I'm actually not as convinced of this. Yes, they can get routing from  
their ISP, and the ISP will be happy to sell it to them. Can they get  
it from their ISP's upstream, and from that ISP's downstreams? To  
make it into PI space in the usual sense of the word, I think they  
wind up writing a contract with every ISP in the world that they care  
about.

Paul Wilson and Geoff Huston wrote an article a while back entitled
"Competitive Addressing"
(http://www.potaroo.net/ispcol/2005-04/compete.html) that talked about
competion on policy resulting in policy dilution. While the thrust of
the proposal they were responding to was different, there are some
parallels. I.e., that when you get people entities on policy, and the
incentives favor "increase revenue" rather than "Good of the Internet"
the bottom line, lowest common denominator tends to win - even to the
detriment of common sense.

A key point here is that when it comes to sales and marketing, it's
problematic when your competitor says "we offer X," if you yourself
don't.
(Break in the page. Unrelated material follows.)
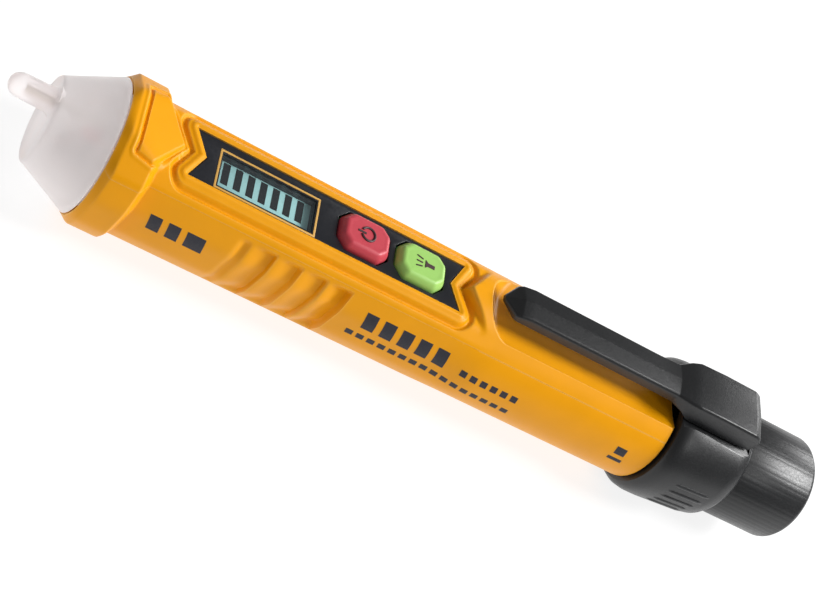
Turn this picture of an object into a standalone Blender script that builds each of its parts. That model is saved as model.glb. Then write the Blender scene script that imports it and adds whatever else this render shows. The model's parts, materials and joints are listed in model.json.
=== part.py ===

Given the commodity nature of ISP service, it doesn't take long
before everyone is offering similar terms, even if there are
technically bad implications (they won't kick in until next quarter
anyway). There is often a rather large disconnect between what the
operators in the trenches think is a Good Idea and what the Sales &
Marketing side of an organization think is necessary to remain
profitable (or increase market share, etc.).
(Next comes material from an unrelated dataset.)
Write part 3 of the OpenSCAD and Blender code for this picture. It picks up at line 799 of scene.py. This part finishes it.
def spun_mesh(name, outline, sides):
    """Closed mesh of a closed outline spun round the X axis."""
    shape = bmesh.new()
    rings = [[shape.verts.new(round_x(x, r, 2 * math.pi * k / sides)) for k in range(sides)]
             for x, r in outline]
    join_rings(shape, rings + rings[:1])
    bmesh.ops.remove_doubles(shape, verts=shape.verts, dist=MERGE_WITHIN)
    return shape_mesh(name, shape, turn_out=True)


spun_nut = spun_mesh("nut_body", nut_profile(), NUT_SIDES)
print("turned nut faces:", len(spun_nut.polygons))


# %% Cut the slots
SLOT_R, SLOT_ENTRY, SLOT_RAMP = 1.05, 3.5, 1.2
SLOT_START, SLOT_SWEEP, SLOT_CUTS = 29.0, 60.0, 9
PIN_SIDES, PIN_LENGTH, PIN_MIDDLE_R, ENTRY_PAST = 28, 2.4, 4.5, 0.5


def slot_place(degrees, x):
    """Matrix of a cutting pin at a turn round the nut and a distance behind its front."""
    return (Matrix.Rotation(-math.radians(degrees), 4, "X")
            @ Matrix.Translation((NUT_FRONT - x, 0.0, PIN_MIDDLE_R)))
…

And please note, I'm channeling what I have heard, from both speakers
and from hallway chatter at RIR meetings, and this is from people that
have been around a long time and have been (or still are) in the
trenches operating networks, so to speak. So this is more than just a
theoretical concern.

The concern is that pretty soon, everyone will route ULAs because they
feel like they are at a competitive disadvantage if others are doing
so and they are not. And that would a huge mess.

And what if only _some_ of the ISPs routed them? We'd still have a
mess, because now we'd have a Balkanized Internet, where univeral
connectivity wasn't the norm anymore. 

I think ULAs will exceed the bounds of a single administration, but  
they will do so on the basis of bilateral contract, not general routing.

I've made that argument in the past too, but there are others who just
don't think it is that simple or will end there.